#### WRITTEN REQUEST:
Present the following entries again, word for word and in full.

#### TASK DATA:
-------------------------
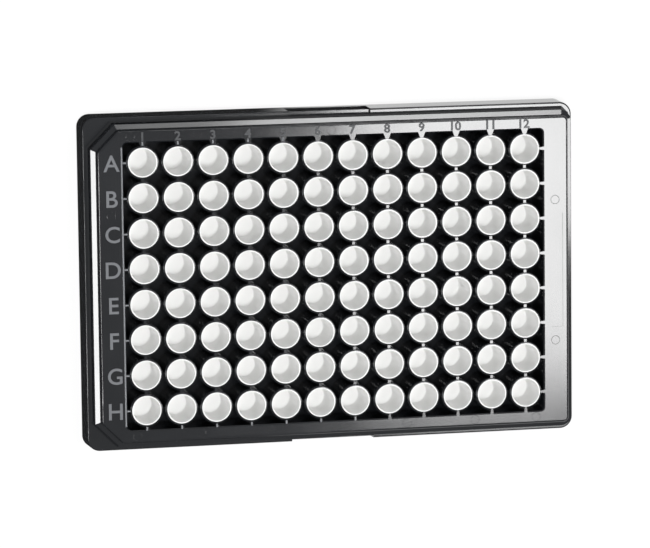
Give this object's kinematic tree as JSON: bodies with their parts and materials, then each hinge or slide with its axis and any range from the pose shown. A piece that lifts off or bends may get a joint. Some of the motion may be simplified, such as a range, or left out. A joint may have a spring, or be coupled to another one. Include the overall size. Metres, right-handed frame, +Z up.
{
  "type": "microplate",
  "caption": "Low rectangular lab plate: glossy dark frame with a stepped skirt and two cut corners, holding a grid of round white wells.",
  "frame": {"origin": "centre of the outline, on the foot", "axes": "+X along the long side from column 1 to column 12, +Y along the short side from row H to row A, +Z up out of the wells"},
  "size_m": [0.1278, 0.0854, 0.0143],
  "materials": {
    "black_plastic": "glossy moulded, near-black",
    "white_plastic": "smooth moulded, opaque white"
  },
  "bodies": {
    "root": {"frame": "black_plastic", "white_wells": "white_plastic"}
  },
  "joints": []
}
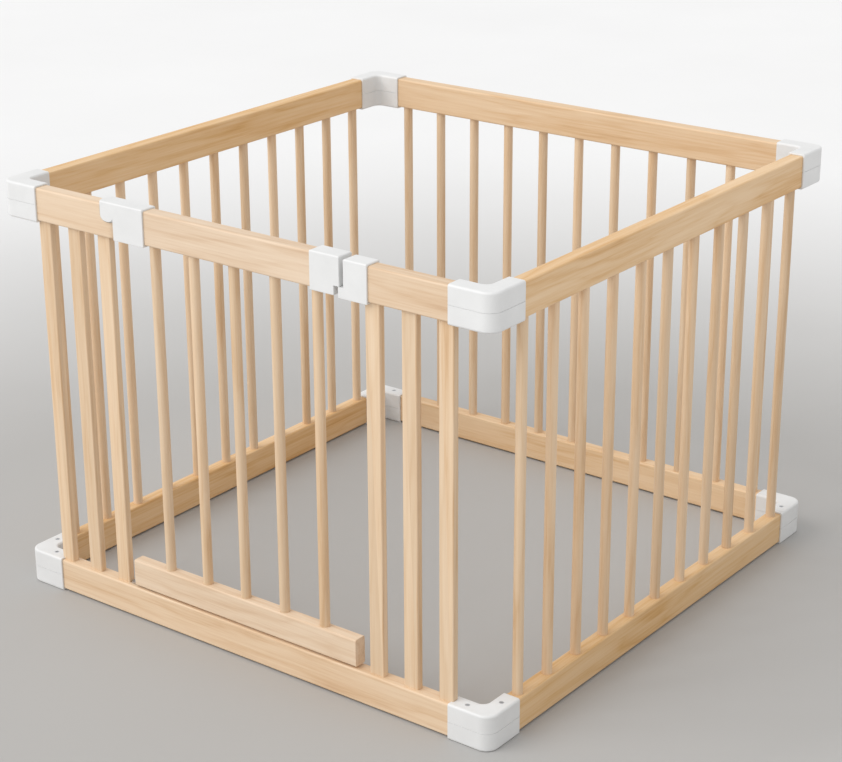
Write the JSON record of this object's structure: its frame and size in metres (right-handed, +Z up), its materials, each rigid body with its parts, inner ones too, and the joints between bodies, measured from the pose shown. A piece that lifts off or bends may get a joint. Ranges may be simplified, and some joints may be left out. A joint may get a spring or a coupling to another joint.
{
  "type": "playpen",
  "caption": "Square wooden playpen with round spindles, white plastic corner connectors and a lift-and-swing gate in the front panel.",
  "frame": {"origin": "centre of the footprint, on the floor under the bottom corner connectors", "axes": "+Z up; the gate panel faces -Y; the gate's hinge is towards -X and its latch towards +X"},
  "size_m": [1, 1, 0.7385],
  "materials": {
    "wood_rails": "clear matt lacquer on pale softwood",
    "wood_bars": "clear matt lacquer on pale softwood",
    "white_plastic": "fine matt moulded",
    "nylon": "smooth",
    "steel": "zinc plated"
  },
  "bodies": {
    "frame": {"back_bottom_rail": "wood_rails", "back_left_bottom_base": "white_plastic", "back_left_bottom_cover": "white_plastic", "back_left_top_base": "white_plastic", "back_left_top_cover": "white_plastic", "back_right_bottom_base": "white_plastic", "back_right_bottom_cover": "white_plastic", "back_right_top_base": "white_plastic", "back_right_top_cover": "white_plastic", "back_spindles": "wood_bars", "back_top_rail": "wood_rails", "bottom_corner_screws": "steel", "catch_cap_screw": "steel", "front_bottom_rail": "wood_rails", "front_left_bottom_base": "white_plastic", "front_left_bottom_cover": "white_plastic", "front_left_posts": "wood_bars", "front_left_stub_rail": "wood_rails", "front_left_top_base": "white_plastic", "front_left_top_cover": "white_plastic", "front_right_bottom_base": "white_plastic", "front_right_bottom_cover": "white_plastic", "front_right_posts": "wood_bars", "front_right_stub_rail": "wood_rails", "front_right_top_base": "white_plastic", "front_right_top_cover": "white_plastic", "latch_catch_cap": "white_plastic", "left_bottom_rail": "wood_rails", "left_spindles": "wood_bars", "left_top_rail": "wood_rails", "lower_hinge_bush": "nylon", "right_bottom_rail": "wood_rails", "right_spindles": "wood_bars", "right_top_rail": "wood_rails", "top_corner_screws": "steel", "upper_hinge_bush": "nylon"},
    "gate_pivots": {"upper_hinge_pin": "steel", "lower_hinge_pin": "steel"},
    "gate": {"gate_top_rail": "wood_rails", "gate_bottom_rail": "wood_rails", "gate_spindles": "wood_bars", "gate_hinge_cap": "white_plastic", "gate_latch_cap": "white_plastic", "gate_cap_screws": "steel", "gate_pivot_strap": "steel", "gate_strap_screws": "steel"}
  },
  "joints": [
    {"name": "gate_lift", "type": "slide", "parent": "frame", "child": "gate_pivots", "axis": [0, 0, 1], "range_m": [0, 0.01]},
    {"name": "gate_swing", "type": "hinge", "parent": "gate_pivots", "child": "gate", "pos_m": [-0.256, -0.484, 0.4], "axis": [0, 0, 1], "range_deg": [-90, 90]}
  ]
}
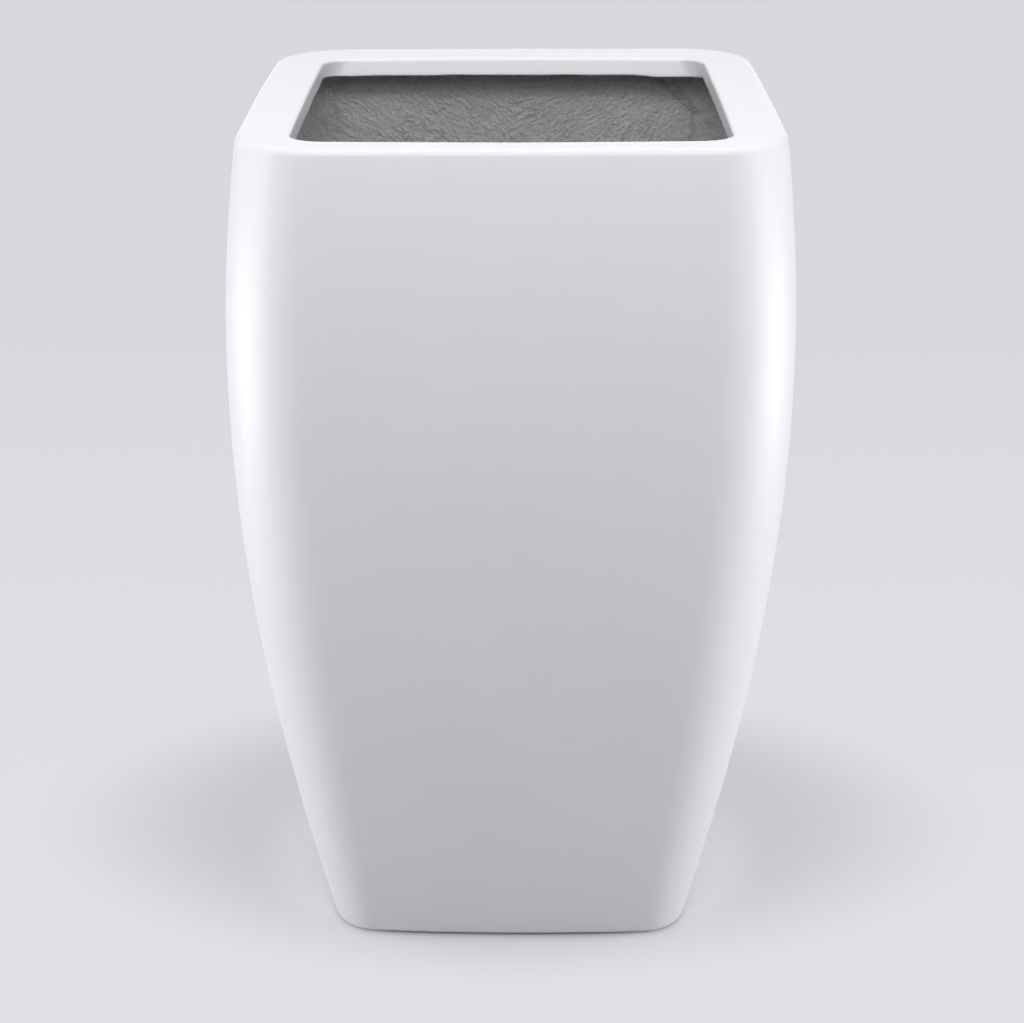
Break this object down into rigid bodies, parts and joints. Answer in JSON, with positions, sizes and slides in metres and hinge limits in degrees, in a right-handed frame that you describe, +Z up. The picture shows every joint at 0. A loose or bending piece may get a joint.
-------------------------
#### CORRECT RESPONSE:
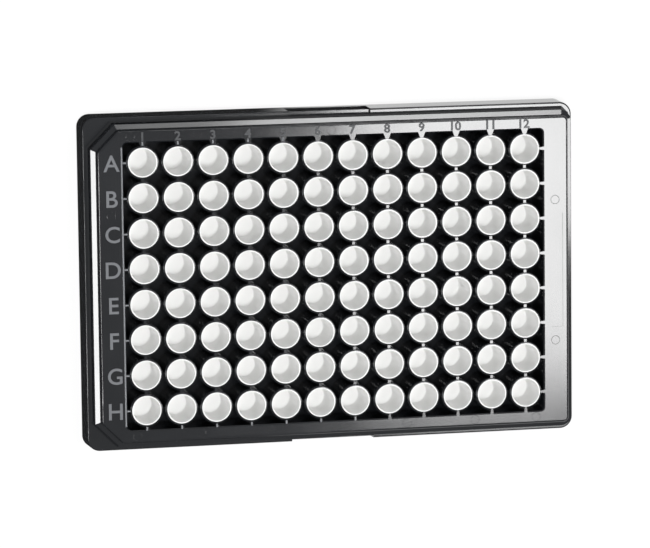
Give this object's kinematic tree as JSON: bodies with their parts and materials, then each hinge or slide with its axis and any range from the pose shown. A piece that lifts off or bends may get a joint. Some of the motion may be simplified, such as a range, or left out. A joint may have a spring, or be coupled to another one. Include the overall size. Metres, right-handed frame, +Z up.
{
  "type": "microplate",
  "caption": "Low rectangular lab plate: glossy dark frame with a stepped skirt and two cut corners, holding a grid of round white wells.",
  "frame": {"origin": "centre of the outline, on the foot", "axes": "+X along the long side from column 1 to column 12, +Y along the short side from row H to row A, +Z up out of the wells"},
  "size_m": [0.1278, 0.0854, 0.0143],
  "materials": {
    "black_plastic": "glossy moulded, near-black",
    "white_plastic": "smooth moulded, opaque white"
  },
  "bodies": {
    "root": {"frame": "black_plastic", "white_wells": "white_plastic"}
  },
  "joints": []
}
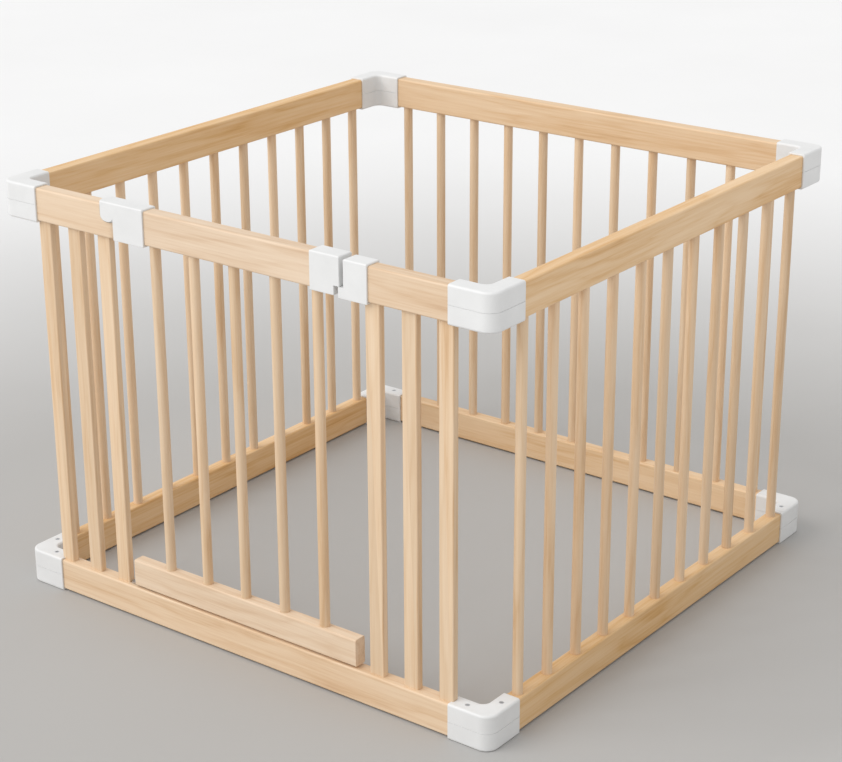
Write the JSON record of this object's structure: its frame and size in metres (right-handed, +Z up), its materials, each rigid body with its parts, inner ones too, and the joints between bodies, measured from the pose shown. A piece that lifts off or bends may get a joint. Ranges may be simplified, and some joints may be left out. A joint may get a spring or a coupling to another joint.
{
  "type": "playpen",
  "caption": "Square wooden playpen with round spindles, white plastic corner connectors and a lift-and-swing gate in the front panel.",
  "frame": {"origin": "centre of the footprint, on the floor under the bottom corner connectors", "axes": "+Z up; the gate panel faces -Y; the gate's hinge is towards -X and its latch towards +X"},
  "size_m": [1, 1, 0.7385],
  "materials": {
    "wood_rails": "clear matt lacquer on pale softwood",
    "wood_bars": "clear matt lacquer on pale softwood",
    "white_plastic": "fine matt moulded",
    "nylon": "smooth",
    "steel": "zinc plated"
  },
  "bodies": {
    "frame": {"back_bottom_rail": "wood_rails", "back_left_bottom_base": "white_plastic", "back_left_bottom_cover": "white_plastic", "back_left_top_base": "white_plastic", "back_left_top_cover": "white_plastic", "back_right_bottom_base": "white_plastic", "back_right_bottom_cover": "white_plastic", "back_right_top_base": "white_plastic", "back_right_top_cover": "white_plastic", "back_spindles": "wood_bars", "back_top_rail": "wood_rails", "bottom_corner_screws": "steel", "catch_cap_screw": "steel", "front_bottom_rail": "wood_rails", "front_left_bottom_base": "white_plastic", "front_left_bottom_cover": "white_plastic", "front_left_posts": "wood_bars", "front_left_stub_rail": "wood_rails", "front_left_top_base": "white_plastic", "front_left_top_cover": "white_plastic", "front_right_bottom_base": "white_plastic", "front_right_bottom_cover": "white_plastic", "front_right_posts": "wood_bars", "front_right_stub_rail": "wood_rails", "front_right_top_base": "white_plastic", "front_right_top_cover": "white_plastic", "latch_catch_cap": "white_plastic", "left_bottom_rail": "wood_rails", "left_spindles": "wood_bars", "left_top_rail": "wood_rails", "lower_hinge_bush": "nylon", "right_bottom_rail": "wood_rails", "right_spindles": "wood_bars", "right_top_rail": "wood_rails", "top_corner_screws": "steel", "upper_hinge_bush": "nylon"},
    "gate_pivots": {"upper_hinge_pin": "steel", "lower_hinge_pin": "steel"},
    "gate": {"gate_top_rail": "wood_rails", "gate_bottom_rail": "wood_rails", "gate_spindles": "wood_bars", "gate_hinge_cap": "white_plastic", "gate_latch_cap": "white_plastic", "gate_cap_screws": "steel", "gate_pivot_strap": "steel", "gate_strap_screws": "steel"}
  },
  "joints": [
    {"name": "gate_lift", "type": "slide", "parent": "frame", "child": "gate_pivots", "axis": [0, 0, 1], "range_m": [0, 0.01]},
    {"name": "gate_swing", "type": "hinge", "parent": "gate_pivots", "child": "gate", "pos_m": [-0.256, -0.484, 0.4], "axis": [0, 0, 1], "range_deg": [-90, 90]}
  ]
}
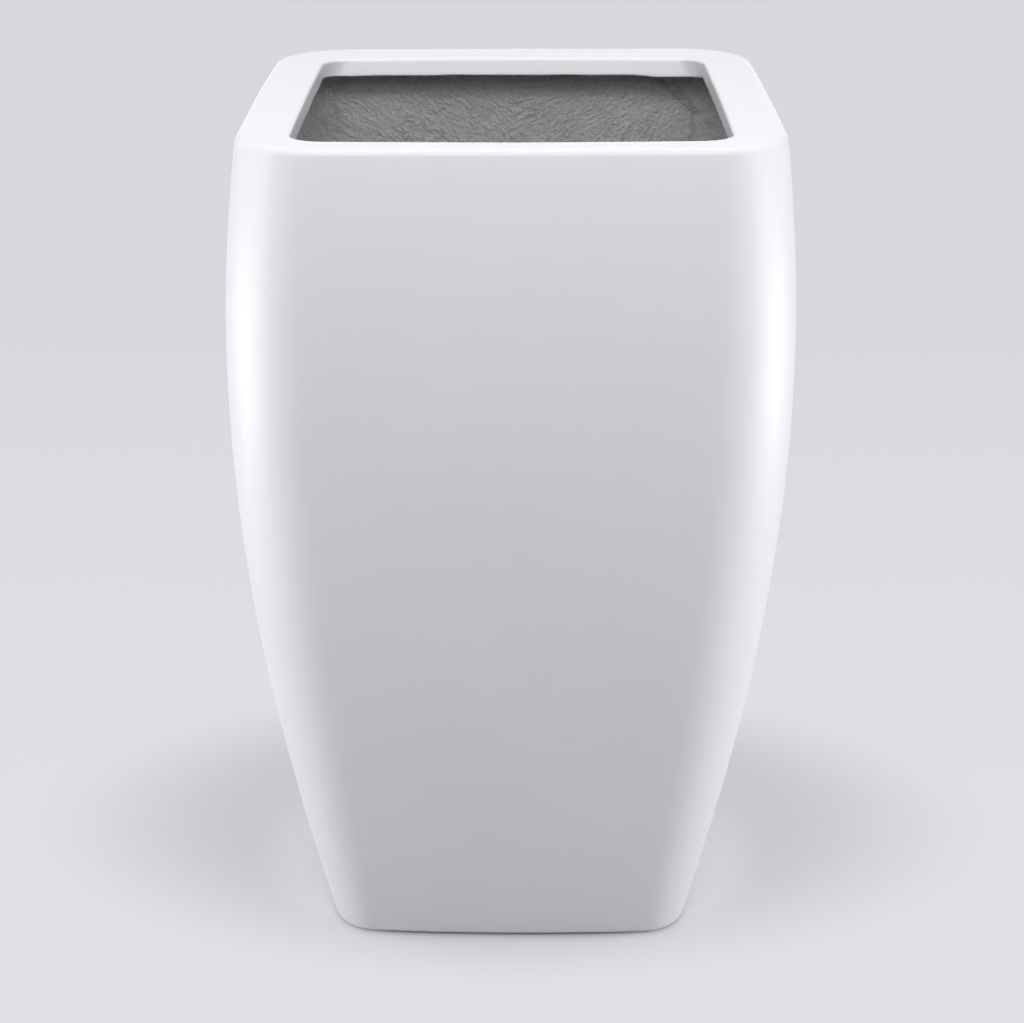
Break this object down into rigid bodies, parts and joints. Answer in JSON, with positions, sizes and slides in metres and hinge limits in degrees, in a right-handed frame that you describe, +Z up. The picture shows every joint at 0. A loose or bending piece may get a joint.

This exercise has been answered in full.